The best NED relationships are not built around status.

They are built around trust, challenge, judgement and the shared discipline of helping the business make better decisions.

Final thought

A non-executive director should not be appointed as a badge of maturity.

They should be appointed when the business is mature enough to benefit from real challenge and consequential enough to need it.

That is usually the point where the role starts to create real value.



About the author

Mark O’Neil is the founder of Kinetic Mentoring and works with founders and leadership teams when business growth makes decisions heavier, governance matters more and leadership clarity becomes commercially critical.

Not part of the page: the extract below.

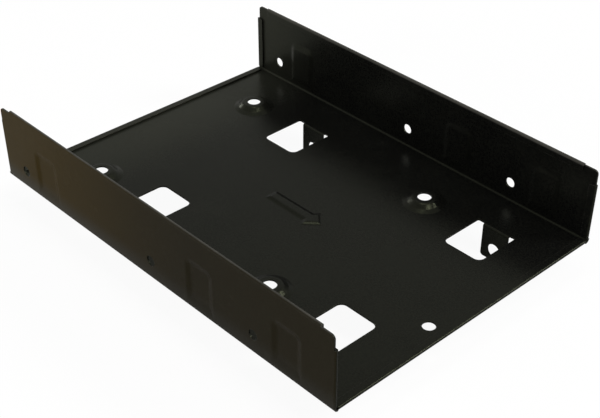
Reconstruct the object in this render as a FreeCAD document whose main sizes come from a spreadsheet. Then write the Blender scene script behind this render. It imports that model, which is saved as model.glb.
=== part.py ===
import FreeCAD, Part
import math
import operator
import os

import Sketcher
from FreeCAD import Placement, Rotation, Vector

# Driving dimensions in millimetres.
# X runs along the tray from its front end, Y across it, Z up from the lower ends of the tabs.
DIMENSIONS = {
    # Sheet, folds and overall size
    "sheet_thickness": 0.5,
    "tray_width": 101.6,
    "wall_height": 24.5,
    "wall_bend": 0.7,
    "front_margin": 10.45,
    "rear_margin": 29.3,
    # Hems, folded flat onto the inner side
    "hem_length": 2.4,
    "hem_gap": 0.1,
    "hem_corner": 0.7,
    "top_hem_stop": 5.2,
    "end_hem_drop": 5.0,
    "end_hem_lift": 0.15,
    "floor_hem_stop": 0.15,
    # Single sheet left at the corners between the hems
    "corner_inset": 0.6,
    "corner_drop": 0.6,
    "corner_round": 1.2,
    # Holes for the bay's screws, three in each wall
    "side_hole": 3.2,
    "side_hole_height": 6.35,
    "side_hole_first_pitch": 60.0,
    "side_hole_second_pitch": 41.6,
    # Stiffening dents pressed inwards, one behind each side hole
    "dent_width": 11.2,
    "dent_first_step": 11.4,
    "dent_second_step": 20.6,
    "dent_third_step": 12.3,
    "dent_drop": 7.6,
    "dent_foot": 1.6,
    "dent_depth": 0.45,
    "dent_flank": 2.2,
    "dent_ramp": 3.0,
    "dent_round": 2.9,
    # The small drive: its hole pitches and its width
    "drive_pitch": 76.6,
    "drive_row_gap": 61.72,
    "drive_width": 69.85,
    "drive_clearance": 0.15,
    # Raised seats for the small drive's bottom screws
    "seat_first": 8.8,
    "seat_hole": 4.3,
    "seat_height": 1.8,
    "seat_base": 11.8,
    "seat_top": 7.4,
    "seat_flare": 0.7,
    "seat_blend": 1.2,
    # Windows in the floor and the tabs folded down out of them
    "window_first": 32.5,
    "window_width": 13.66,
    "window_inner": 20.2,
    "window_round": 2.1,
    "relief_depth": 0.45,
    "relief_round": 0.6,
    "tab_width": 9.3,
    "tab_lead": 0.36,
    "tab_length": 10.4,
    "tab_bend": 0.2,
    "tab_round": 1.0,
    "tab_hole": 4.5,
    "tab_hole_drop": 6.95,
    # Plain hole near the rear end
    "rear_hole": 3.8,
    "rear_hole_inset": 6.0,
    "rear_hole_offset": 10.6,
    # Arrow raised out of the floor
    "arrow_start": 51.7,
    "arrow_length": 21.7,
    "arrow_shaft": 4.5,
    "arrow_head": 8.0,
    "arrow_neck": 5.7,
    "arrow_barb": 4.3,
    "arrow_height": 0.5,
    "arrow_slope": 65.0,
    "arrow_blend": 1.4,
}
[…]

Clarity. Momentum. Results.


FAQ's

When should an SME appoint a non-executive director?

Usually when the business has reached a stage where decisions carry greater consequence, governance matters more and independent board-level challenge will improve strategic oversight, accountability and decision quality.

What does a non-executive director do in an SME?

A NED provides independent challenge, strategic perspective, governance support and oversight without taking on day-to-day executive responsibility.

Does every growing business need a NED?

No. Some businesses need better mentoring, advisory support, leadership structure or management information before they need formal non-executive oversight.

What is the difference between a NED and an advisor?

A NED operates at board level with a stronger governance and oversight role. An advisor is usually more issue-led, informal and targeted around specific strategic or commercial matters.

Is a NED legally responsible for the business?

A non-executive director is not normally involved in day-to-day management, but they are still a director. The appointment should therefore be treated seriously, with clear expectations, proper information flow and an effective board rhythm.

What should an SME do before appointing a NED?

Before appointing a NED, an SME should be clear on why the role is needed, what decisions require stronger challenge, how the board will operate and whether the founder and leadership team are genuinely ready to act on independent input.